Stated exercise —
Your task is to copy the lines between the line containing "The Blender code" and the line containing "n.mix(printed, body, pattern))", counting both of those lines, and to emit nothing more.

Data for this exercise —
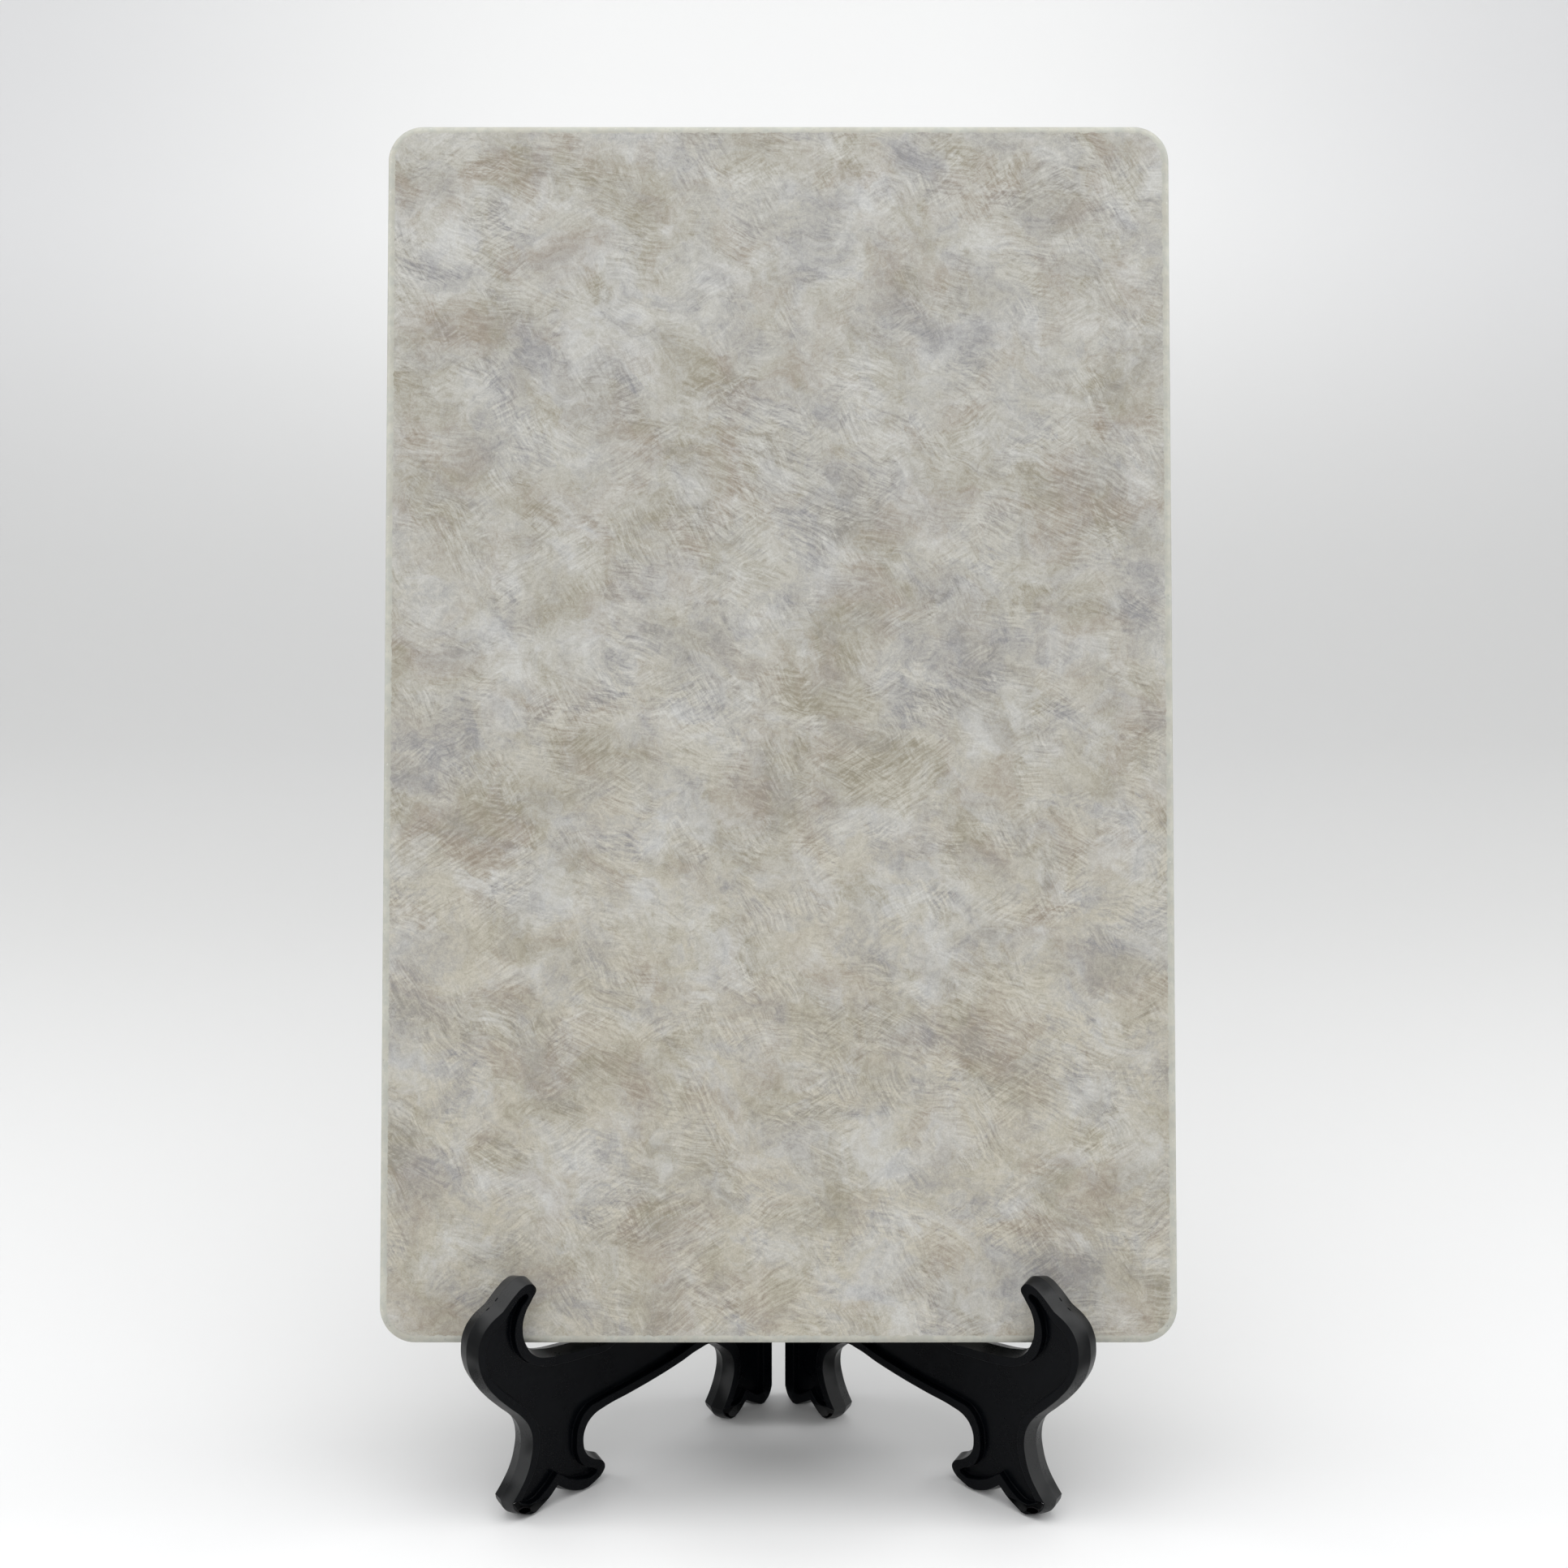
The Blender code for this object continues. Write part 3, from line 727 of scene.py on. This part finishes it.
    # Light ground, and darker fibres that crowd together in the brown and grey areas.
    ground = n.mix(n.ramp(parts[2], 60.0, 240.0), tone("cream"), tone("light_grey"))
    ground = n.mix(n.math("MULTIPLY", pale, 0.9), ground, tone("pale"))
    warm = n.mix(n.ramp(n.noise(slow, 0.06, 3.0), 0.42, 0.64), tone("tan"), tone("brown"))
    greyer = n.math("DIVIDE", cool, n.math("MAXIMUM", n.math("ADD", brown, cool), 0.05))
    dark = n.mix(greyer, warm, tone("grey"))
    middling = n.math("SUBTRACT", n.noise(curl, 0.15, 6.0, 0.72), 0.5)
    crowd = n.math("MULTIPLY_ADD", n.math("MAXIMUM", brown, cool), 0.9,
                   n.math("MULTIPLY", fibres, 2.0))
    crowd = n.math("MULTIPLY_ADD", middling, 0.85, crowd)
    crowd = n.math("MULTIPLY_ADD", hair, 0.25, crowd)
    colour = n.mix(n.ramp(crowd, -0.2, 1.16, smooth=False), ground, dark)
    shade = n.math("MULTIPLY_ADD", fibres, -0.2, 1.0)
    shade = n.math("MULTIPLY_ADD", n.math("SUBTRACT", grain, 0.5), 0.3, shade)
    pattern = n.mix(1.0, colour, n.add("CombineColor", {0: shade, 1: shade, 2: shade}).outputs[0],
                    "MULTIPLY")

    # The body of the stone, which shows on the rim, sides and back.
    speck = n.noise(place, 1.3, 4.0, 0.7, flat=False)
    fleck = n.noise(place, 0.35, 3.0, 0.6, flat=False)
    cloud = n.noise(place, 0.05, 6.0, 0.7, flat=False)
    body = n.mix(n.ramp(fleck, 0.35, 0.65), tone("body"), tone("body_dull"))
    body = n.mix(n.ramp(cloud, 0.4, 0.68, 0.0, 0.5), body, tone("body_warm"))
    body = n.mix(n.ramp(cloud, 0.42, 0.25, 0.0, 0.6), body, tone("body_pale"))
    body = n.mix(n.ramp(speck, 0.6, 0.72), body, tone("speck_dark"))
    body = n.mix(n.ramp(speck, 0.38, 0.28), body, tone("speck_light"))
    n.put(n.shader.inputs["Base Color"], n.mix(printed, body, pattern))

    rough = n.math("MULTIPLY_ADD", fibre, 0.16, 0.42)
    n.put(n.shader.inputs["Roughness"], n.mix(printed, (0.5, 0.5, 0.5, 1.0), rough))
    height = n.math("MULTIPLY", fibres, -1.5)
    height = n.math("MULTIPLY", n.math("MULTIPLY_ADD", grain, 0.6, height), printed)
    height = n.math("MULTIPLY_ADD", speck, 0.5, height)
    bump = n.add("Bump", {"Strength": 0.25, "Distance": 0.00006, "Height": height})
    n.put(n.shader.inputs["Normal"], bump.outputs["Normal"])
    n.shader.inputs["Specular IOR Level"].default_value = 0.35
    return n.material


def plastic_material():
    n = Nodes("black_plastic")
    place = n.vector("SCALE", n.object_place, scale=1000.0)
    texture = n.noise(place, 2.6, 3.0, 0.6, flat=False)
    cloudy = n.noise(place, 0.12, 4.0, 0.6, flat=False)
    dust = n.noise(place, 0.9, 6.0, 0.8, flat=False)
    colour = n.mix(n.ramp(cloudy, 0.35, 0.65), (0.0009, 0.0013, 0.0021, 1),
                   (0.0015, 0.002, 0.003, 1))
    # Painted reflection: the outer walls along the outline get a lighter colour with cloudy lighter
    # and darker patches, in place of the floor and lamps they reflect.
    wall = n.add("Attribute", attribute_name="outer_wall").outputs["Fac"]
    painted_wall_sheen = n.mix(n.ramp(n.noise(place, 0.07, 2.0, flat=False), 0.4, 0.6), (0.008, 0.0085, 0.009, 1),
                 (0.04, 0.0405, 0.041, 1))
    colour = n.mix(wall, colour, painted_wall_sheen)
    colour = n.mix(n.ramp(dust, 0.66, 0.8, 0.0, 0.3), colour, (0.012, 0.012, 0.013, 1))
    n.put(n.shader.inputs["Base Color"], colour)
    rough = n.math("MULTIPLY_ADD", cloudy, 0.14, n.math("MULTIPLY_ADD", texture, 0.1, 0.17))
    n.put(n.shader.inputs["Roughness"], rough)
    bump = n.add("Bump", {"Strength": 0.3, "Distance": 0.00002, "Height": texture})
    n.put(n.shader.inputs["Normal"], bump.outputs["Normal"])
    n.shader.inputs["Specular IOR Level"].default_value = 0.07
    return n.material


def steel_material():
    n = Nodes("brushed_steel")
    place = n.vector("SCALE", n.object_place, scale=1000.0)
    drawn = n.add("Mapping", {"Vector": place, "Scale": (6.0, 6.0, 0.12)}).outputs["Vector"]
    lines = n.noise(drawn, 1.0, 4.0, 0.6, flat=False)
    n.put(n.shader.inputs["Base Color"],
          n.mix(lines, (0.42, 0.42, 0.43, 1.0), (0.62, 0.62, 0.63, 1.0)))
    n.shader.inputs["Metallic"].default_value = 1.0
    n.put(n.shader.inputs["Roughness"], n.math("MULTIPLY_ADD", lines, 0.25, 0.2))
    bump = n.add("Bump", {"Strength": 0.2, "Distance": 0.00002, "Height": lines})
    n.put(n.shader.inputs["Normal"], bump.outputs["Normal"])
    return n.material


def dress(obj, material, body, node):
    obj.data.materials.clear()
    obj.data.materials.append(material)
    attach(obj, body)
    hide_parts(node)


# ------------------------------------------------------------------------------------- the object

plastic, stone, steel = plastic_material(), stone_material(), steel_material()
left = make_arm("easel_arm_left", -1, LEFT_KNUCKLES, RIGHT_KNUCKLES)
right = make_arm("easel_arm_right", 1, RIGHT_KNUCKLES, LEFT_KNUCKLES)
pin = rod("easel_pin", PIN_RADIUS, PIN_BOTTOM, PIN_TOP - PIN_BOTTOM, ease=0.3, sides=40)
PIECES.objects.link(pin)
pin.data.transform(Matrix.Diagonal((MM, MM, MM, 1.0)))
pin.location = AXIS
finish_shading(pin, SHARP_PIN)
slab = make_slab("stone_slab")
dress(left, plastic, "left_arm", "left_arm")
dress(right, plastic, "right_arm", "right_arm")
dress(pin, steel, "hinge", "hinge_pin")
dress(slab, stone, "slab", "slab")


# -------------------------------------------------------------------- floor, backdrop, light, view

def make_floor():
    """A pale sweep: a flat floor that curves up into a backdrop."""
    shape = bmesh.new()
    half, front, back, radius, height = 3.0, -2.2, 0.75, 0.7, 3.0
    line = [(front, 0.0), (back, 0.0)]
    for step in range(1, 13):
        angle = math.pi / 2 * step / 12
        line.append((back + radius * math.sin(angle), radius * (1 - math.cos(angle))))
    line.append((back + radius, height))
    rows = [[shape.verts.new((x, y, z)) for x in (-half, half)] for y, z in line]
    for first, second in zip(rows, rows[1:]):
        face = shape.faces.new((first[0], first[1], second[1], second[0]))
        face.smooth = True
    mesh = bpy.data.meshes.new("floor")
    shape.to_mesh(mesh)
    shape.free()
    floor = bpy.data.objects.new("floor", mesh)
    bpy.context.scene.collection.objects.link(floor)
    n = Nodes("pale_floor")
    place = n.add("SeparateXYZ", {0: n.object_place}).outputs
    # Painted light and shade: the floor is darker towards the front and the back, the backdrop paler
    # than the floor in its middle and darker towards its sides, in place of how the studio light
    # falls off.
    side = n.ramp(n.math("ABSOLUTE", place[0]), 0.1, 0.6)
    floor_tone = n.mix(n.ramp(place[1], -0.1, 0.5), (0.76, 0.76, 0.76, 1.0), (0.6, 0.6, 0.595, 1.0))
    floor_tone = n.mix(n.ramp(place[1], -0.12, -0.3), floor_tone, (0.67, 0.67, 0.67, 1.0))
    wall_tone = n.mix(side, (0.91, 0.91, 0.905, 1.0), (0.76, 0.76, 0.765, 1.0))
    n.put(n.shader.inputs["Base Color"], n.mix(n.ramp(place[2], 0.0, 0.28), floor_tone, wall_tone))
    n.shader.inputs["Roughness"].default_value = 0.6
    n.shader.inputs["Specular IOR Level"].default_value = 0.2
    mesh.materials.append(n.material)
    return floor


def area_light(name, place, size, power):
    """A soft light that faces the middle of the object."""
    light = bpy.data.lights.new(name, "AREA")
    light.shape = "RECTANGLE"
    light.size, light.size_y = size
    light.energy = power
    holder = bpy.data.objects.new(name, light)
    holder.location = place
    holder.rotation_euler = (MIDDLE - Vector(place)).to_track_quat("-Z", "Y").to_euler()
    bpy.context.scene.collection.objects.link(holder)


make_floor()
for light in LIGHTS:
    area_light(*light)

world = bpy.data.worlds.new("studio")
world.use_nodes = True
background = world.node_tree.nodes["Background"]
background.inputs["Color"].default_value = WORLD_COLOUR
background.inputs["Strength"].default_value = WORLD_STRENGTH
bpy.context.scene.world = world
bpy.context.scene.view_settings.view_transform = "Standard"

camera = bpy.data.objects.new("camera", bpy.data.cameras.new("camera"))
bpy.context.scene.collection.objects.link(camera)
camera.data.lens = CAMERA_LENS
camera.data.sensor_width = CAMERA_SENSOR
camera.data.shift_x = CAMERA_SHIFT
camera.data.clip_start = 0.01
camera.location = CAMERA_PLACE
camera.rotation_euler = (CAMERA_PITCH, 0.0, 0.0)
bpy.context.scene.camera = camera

---

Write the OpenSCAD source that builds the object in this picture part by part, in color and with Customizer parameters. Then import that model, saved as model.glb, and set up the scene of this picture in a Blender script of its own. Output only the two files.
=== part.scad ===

Written response —
The Blender code for this object continues. Write part 3, from line 727 of scene.py on. This part finishes it.
    # Light ground, and darker fibres that crowd together in the brown and grey areas.
    ground = n.mix(n.ramp(parts[2], 60.0, 240.0), tone("cream"), tone("light_grey"))
    ground = n.mix(n.math("MULTIPLY", pale, 0.9), ground, tone("pale"))
    warm = n.mix(n.ramp(n.noise(slow, 0.06, 3.0), 0.42, 0.64), tone("tan"), tone("brown"))
    greyer = n.math("DIVIDE", cool, n.math("MAXIMUM", n.math("ADD", brown, cool), 0.05))
    dark = n.mix(greyer, warm, tone("grey"))
    middling = n.math("SUBTRACT", n.noise(curl, 0.15, 6.0, 0.72), 0.5)
    crowd = n.math("MULTIPLY_ADD", n.math("MAXIMUM", brown, cool), 0.9,
                   n.math("MULTIPLY", fibres, 2.0))
    crowd = n.math("MULTIPLY_ADD", middling, 0.85, crowd)
    crowd = n.math("MULTIPLY_ADD", hair, 0.25, crowd)
    colour = n.mix(n.ramp(crowd, -0.2, 1.16, smooth=False), ground, dark)
    shade = n.math("MULTIPLY_ADD", fibres, -0.2, 1.0)
    shade = n.math("MULTIPLY_ADD", n.math("SUBTRACT", grain, 0.5), 0.3, shade)
    pattern = n.mix(1.0, colour, n.add("CombineColor", {0: shade, 1: shade, 2: shade}).outputs[0],
                    "MULTIPLY")

    # The body of the stone, which shows on the rim, sides and back.
    speck = n.noise(place, 1.3, 4.0, 0.7, flat=False)
    fleck = n.noise(place, 0.35, 3.0, 0.6, flat=False)
    cloud = n.noise(place, 0.05, 6.0, 0.7, flat=False)
    body = n.mix(n.ramp(fleck, 0.35, 0.65), tone("body"), tone("body_dull"))
    body = n.mix(n.ramp(cloud, 0.4, 0.68, 0.0, 0.5), body, tone("body_warm"))
    body = n.mix(n.ramp(cloud, 0.42, 0.25, 0.0, 0.6), body, tone("body_pale"))
    body = n.mix(n.ramp(speck, 0.6, 0.72), body, tone("speck_dark"))
    body = n.mix(n.ramp(speck, 0.38, 0.28), body, tone("speck_light"))
    n.put(n.shader.inputs["Base Color"], n.mix(printed, body, pattern))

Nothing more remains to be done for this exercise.